With adulation from Democrats and Republicans alike washing over him Wednesday evening, President Bush enjoyed his finest hour - or, rather, half hour.
After all, it should have been an occasion for harmony and rejoicing. Riding a crest of unprecedented popularity following the amazing victory in the Persian Gulf, Bush drew a dozen standing ovations and nearly constant applause from lawmakers waving American flags. Besides, the 30-minute address made history, since Bush became the first president to address a Congress at the end of war since Woodrow Wilson spoke two hours after the World War I armistice was signed Nov. 11, 1918.The loudest applause Wednesday evening came when Bush saluted American troops, Defense Secretary Dick Cheney, Gen. Colin Powell, and Gen. Norman Schwarzkopf. The lawmakers also clapped lustily when Bush declared that "tonight, Kuwait is free."
But, partisan politics being what it is, cheering seldom lasts long. Likewise, human nature being what it is, the remarkable new U.S.-led alliance between the West and Arab nations may not last long either.
So the White House, which has the habit of offering proposals and letting it go at that, had better be prepared to keep pushing for the plans Bush outlined Wednesday evening if it expects them to get very far. His main objectives face long odds. They include:
- A comprehensive peace settlement to end the chronic conflict between Arab nations and Israel.

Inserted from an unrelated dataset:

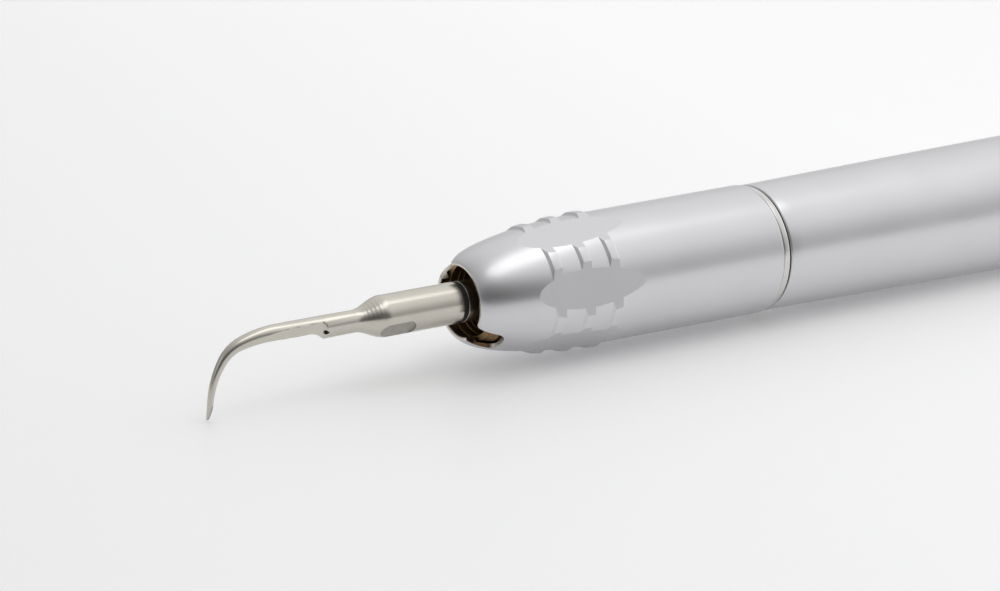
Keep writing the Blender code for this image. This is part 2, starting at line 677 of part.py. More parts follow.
def detent_ball(mat, parent):
    bm = bmesh.new()
    bmesh.ops.create_uvsphere(bm, u_segments=10, v_segments=6, radius=BALL_RADIUS)
    centre = along(HOUSING_REAR + 0.4 - BALL_RADIUS, DETENT_RADIUS, DETENT_TURN)
    bmesh.ops.translate(bm, vec=centre, verts=bm.verts)
    return place("detent_ball", bm, mat, parent, centre.x)


def detent_spring(mat, parent):
    """Small coil spring behind the ball."""
    turns, wire, coil = 3.0, 0.09, 0.36
    rear = HOUSING_REAR + 0.4 - 2 * BALL_RADIUS - FIT
    front = 104.95
    steps = 30
    points = []
    for i in range(steps + 1):
        angle = math.tau * turns * i / steps
        offset = Vector((front + (rear - front) * i / steps, coil * math.cos(angle), coil * math.sin(angle)))
        points.append(offset + around(DETENT_TURN, DETENT_RADIUS))
    bm = bmesh.new()
    sides = 6
    rings = []
    for i, point in enumerate(points):
        before = points[max(i - 1, 0)]
        after = points[min(i + 1, steps)]
        turn = (after - before).to_track_quat("X", "Z").to_matrix()
        rings.append([bm.verts.new(point + turn @ around(math.tau * k / sides, wire)) for k in range(sides)])
    for a, b in zip(rings, rings[1:]):
        for k in range(sides):
            n = (k + 1) % sides
            bm.faces.new((a[k], a[n], b[n], b[k]))
    bm.faces.new(rings[0])
    bm.faces.new(rings[-1])
    return place("detent_spring", bm, mat, parent, front)


# ---------------------------------------------------------------- hose end
def tail_sleeve(mat, parent):
    """Screwed collar at the rear, which clamps the connector's flange."""
    outside = [(TAIL_FRONT, RING_BORE), (TAIL_FRONT, TAIL_RADIUS - 0.2), (TAIL_FRONT + 0.2, TAIL_RADIUS)]
    outside += [(119.5, TAIL_RADIUS), (122.4, 7.0), (TAIL_REAR, 6.6), (TAIL_REAR, LIP_BORE)]
    inside = [(121.8, LIP_BORE), (121.8, FLANGE_RADIUS + FIT)]
    inside += [(118.4, FLANGE_RADIUS + FIT), (118.4, RING_BORE)]
    return turned("tail_sleeve", outside + inside, ROUND_SIDES, mat, parent)


def connector_gasket(mat, parent):
    gasket = turned("connector_gasket", tube_profile(118.25, 118.85, 5.6, 0.5), ROUND_SIDES, mat, parent)
    for name, distance, turn, radius in PASSAGES:
        hole = rod(radius, along(117.0, distance, turn), along(120.0, distance, turn))
        cut(gasket, cutter(f"gasket_{name}_cut", hole, parent, 118.25))
    return gasket


def hose_connector(mat, parent):
    """Four-passage end that the hose nut screws onto."""
    profile = [(FLANGE_FRONT, 0.35), (FLANGE_FRONT, FLANGE_RADIUS), (FLANGE_REAR, FLANGE_RADIUS)]
    profile += [(FLANGE_REAR, CONNECTOR_RADIUS - 0.3), (123.4, CONNECTOR_RADIUS - 0.3)]
    profile += [(123.7, CONNECTOR_RADIUS), (BODY_LENGTH - 0.5, CONNECTOR_RADIUS)]
    profile += [(BODY_LENGTH, CONNECTOR_RADIUS - 0.5), (BODY_LENGTH, 0.0)]
    profile += [(BODY_LENGTH - 6.0, 0.0), (BODY_LENGTH - 6.0, 0.35)]
    connector = turned("hose_connector", profile, ROUND_SIDES, mat, parent)
    for name, distance, turn, radius in PASSAGES:
        hole = rod(radius, along(118.0, distance, turn), along(BODY_LENGTH + 1.0, distance, turn))
        cut(connector, cutter(f"connector_{name}_cut", hole, parent, FLANGE_FRONT))
    return connector


# ---------------------------------------------------------------- assembly
def build():
    clear_scene()
    aluminium = material("satin_aluminium", (0.72, 0.72, 0.74), 1.0, 0.32)
    tip_steel = material("tip_steel", (0.62, 0.59, 0.54), 1.0, 0.28)
    steel = material("ground_steel", (0.55, 0.55, 0.56), 1.0, 0.3)
    brass = material("brass", (0.45, 0.31, 0.16), 1.0, 0.4)
    polished = material("polished_ring", (0.78, 0.76, 0.72), 1.0, 0.15)
    rubber = material("seal_rubber", (0.03, 0.03, 0.03), 0.0, 0.6)

    body = axis_empty("handpiece_axis", 0.0)
    pivot = axis_empty("vibration_pivot", PIVOT, body, 0.0)
    rotor = axis_empty("rotor_axis", ROTOR_FRONT, pivot, PIVOT)
    tip = axis_empty("tip_axis", 0.0, pivot, PIVOT)
    control = axis_empty("power_ring_axis", PIN_STATION, body, 0.0)

    front_sleeve(aluminium, body)
    nose_bush(brass, body)
    damper_nut(steel, body)
    inner_barrel(aluminium, body)
    o_ring("barrel_seal", 34.5, 6.04, 0.32, rubber, body)
    joint_ring(polished, body)
    rear_housing(aluminium, body)
    rear_bush(brass, body)
    rear_damper_nut(steel, body)
    o_ring("rear_damper_ring", REAR_DAMPER, DAMPER_RING_RADIUS, DAMPER_CORD_RADIUS, rubber, body)

    o_ring("front_damper_ring", FRONT_DAMPER, DAMPER_RING_RADIUS, DAMPER_CORD_RADIUS, rubber, pivot)
    vibrator_shaft(steel, pivot)
    rotor_pieces(steel, pivot, rotor)
    o_ring("water_tube_seal", 21.5, 1.05, 0.3, rubber, pivot)
    tip_seal_ring(rubber, tip)
    scaler_tip(tip_steel, tip)

    water_tube(steel, body)
    air_tube(steel, body)
    tube_plate(aluminium, body)
    valve_core(brass, body)
    o_ring("valve_seal", 100.4, 6.27, 0.32, rubber, body)
    valve_sleeve(steel, control)
    power_ring(aluminium, control)
    coupling_pin(steel, control)
    o_ring("power_ring_seal", 114.7, 7.0, 0.2, rubber, control)
    detent_ball(steel, body)
    detent_spring(steel, body)
    tail_sleeve(aluminium, body)
    connector_gasket(rubber, body)
    hose_connector(steel, body)


build()
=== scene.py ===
"""Looks of the air-driven dental scaler handpiece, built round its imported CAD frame.

Stations are millimetres behind the plane of the nose rim, along the handpiece's axis, and angles
round the axis start at +Y and turn towards +Z.
"""

import math

import bmesh
import bpy
from mathutils import Matrix, Vector


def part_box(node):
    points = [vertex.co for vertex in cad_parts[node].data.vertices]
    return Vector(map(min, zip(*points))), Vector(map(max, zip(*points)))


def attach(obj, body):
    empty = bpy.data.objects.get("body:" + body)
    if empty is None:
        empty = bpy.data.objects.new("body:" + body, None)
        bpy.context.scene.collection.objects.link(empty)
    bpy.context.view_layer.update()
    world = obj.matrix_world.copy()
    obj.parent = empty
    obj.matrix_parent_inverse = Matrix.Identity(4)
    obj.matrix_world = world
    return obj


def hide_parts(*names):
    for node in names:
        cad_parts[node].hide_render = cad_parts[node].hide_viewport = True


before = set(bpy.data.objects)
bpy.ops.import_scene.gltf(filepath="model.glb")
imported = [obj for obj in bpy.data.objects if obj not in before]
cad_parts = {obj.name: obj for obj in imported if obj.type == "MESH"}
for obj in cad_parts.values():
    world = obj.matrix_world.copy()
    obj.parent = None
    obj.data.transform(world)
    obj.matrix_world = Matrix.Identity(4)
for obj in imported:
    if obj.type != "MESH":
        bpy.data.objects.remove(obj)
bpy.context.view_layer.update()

MM = 0.001
RIM_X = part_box("front_sleeve")[0].x
AXIS_HEIGHT = sum(corner.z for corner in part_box("rear_housing")) / 2
BODY_LENGTH = (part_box("hose_connector")[1].x - RIM_X) / MM
JOINT_STATION = (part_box("front_sleeve")[1].x - RIM_X) / MM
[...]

- Enactment in 100 days, by a Democratic-controlled Congress, of domestic proposals of a Republican administration.
- An economic comeback from the recession now that "Americans can move forward to lend, spend and invest" without the fears and uncertainties spawned by the Persian Gulf crisis.
- An end to ingrained congressional ways of doing business on defense and foreign policy issues. Specifically, Bush said there should be no more "micro-management" of weapons, of decisions on closing military bases, or on foreign and defense aid.
But the White House can't seriously expect Democrats to abandon their own objectives and values just out of deference to the commander in chief simply because he has a remarkable military victory under his belt - particularly not when polls show Bush's conduct of domestic policy is much less popular than his conduct of foreign policy.
Nor can the administration expect much cooperation from Congress if Republicans keep belaboring some Democratic lawmakers for their admittedly short-sighted failure to back his tough stance in the Persian Gulf.
As for pursuing a broader peace in the Middle East, that task will be needlessly difficult unless Arab nations get out of the habit of renewing old quarrels among themselves after a common threat has been surmounted. Even so, the victory over Iraq still provides a unique foundation on which Bush is trying to build.
Part of that foundation consists of the unaccustomed respect that Israel has won among Arabs for refraining from retaliation that could have broadened the gulf war. Another part consists of the sudden realization in the Middle East that the United States genuinely wants to be a friend not just to Israel but to Arab nations as well.
But that foundation can't be built upon unless key Arab nations stop boycotting trade and communications with Israel and stop fostering pointless mischief at the United Nations such as the notorious resolution equating Zionism with racism. Nor can the foundation be built upon unless Israel abandons a long-standing policy and agrees to trade occupied territory for peace.
Meanwhile, as his enthusiastic reception Wednesday evening demonstrated, President Bush has built up a big bank account of goodwill on Capitol Hill as well as in the Middle East. May he spend it with the same daring and vigor that brought victory in the Persian Gulf.